The memory hierarchy
A register read takes 0.3 nanoseconds. An HDD seek takes 5 milliseconds. The same basic operation — "fetch a byte" — spans seven orders of magnitude of latency depending on where the byte lives. The memory hierarchy is the layered stack of storage that bridges this gap. Each layer is faster, smaller, and more expensive than the one below it. Almost every performance question on modern hardware is really a question about this hierarchy.
Why a hierarchy
You can build memory that's fast, you can build memory that's large, and you can build memory that's cheap. You can't build one that's all three. SRAM (the technology used for caches) is fast — under a nanosecond — but each cell uses six transistors, which is why a 36 MB L3 takes ~3 billion transistors. DRAM (used for main memory) packs ~10× more capacity per transistor but takes 80 ns to access. NAND flash (SSDs) packs ~1000× more capacity but takes microseconds. The hierarchy stitches all of these together so the CPU gets fast access most of the time and large capacity when needed.

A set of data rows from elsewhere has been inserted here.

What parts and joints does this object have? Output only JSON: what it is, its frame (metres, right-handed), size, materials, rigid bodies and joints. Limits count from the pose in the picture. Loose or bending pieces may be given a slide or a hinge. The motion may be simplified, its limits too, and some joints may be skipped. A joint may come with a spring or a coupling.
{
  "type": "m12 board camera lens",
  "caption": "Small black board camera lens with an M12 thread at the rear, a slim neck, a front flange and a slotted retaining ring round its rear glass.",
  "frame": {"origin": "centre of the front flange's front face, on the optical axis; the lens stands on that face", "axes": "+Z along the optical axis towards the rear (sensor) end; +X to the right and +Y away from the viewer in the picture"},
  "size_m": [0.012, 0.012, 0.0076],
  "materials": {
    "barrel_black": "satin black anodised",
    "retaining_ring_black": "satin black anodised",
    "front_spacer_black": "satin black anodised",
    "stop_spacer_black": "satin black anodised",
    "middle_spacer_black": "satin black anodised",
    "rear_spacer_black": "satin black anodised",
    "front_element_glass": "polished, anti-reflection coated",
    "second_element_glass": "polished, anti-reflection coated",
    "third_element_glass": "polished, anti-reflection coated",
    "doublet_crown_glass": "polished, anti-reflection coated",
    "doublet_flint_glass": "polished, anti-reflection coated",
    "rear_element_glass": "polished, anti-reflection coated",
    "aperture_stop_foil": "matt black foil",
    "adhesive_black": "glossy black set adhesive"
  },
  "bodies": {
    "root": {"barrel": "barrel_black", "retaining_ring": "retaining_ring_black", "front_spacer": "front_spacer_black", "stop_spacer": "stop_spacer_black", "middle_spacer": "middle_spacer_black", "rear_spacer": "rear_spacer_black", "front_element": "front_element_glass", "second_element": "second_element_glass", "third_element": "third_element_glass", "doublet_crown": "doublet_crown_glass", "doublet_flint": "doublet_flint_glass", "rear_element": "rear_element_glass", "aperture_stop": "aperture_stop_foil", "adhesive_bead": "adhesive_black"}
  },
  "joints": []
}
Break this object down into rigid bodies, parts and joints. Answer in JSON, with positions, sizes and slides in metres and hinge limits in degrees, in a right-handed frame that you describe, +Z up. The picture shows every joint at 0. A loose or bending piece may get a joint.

The physics is unforgiving in a specific way. The speed of a memory cell is set by how few transistors it uses, how close it sits to the core, and how much power you're willing to spend keeping it ready. SRAM wins on speed because its six transistors hold a bit actively, with no refresh and no sensing of a tiny charge, but six transistors per bit is expensive in die area, and die area is the most precious resource on a chip. DRAM trades that away: one transistor and one capacitor per bit, packed densely, but the capacitor leaks and has to be refreshed thousands of times a second, and reading it means amplifying a charge so small it takes tens of nanoseconds to settle. NAND flash goes further still, storing multiple bits per cell in a 3D stack, which is how you get terabytes on a thumb-sized board, but writing means pushing electrons through an insulator, which is slow and wears the cell out. Each step down the stack buys density and cost at the direct expense of latency. No clever engineering escapes the trade; you can only pick where on the curve a given layer sits.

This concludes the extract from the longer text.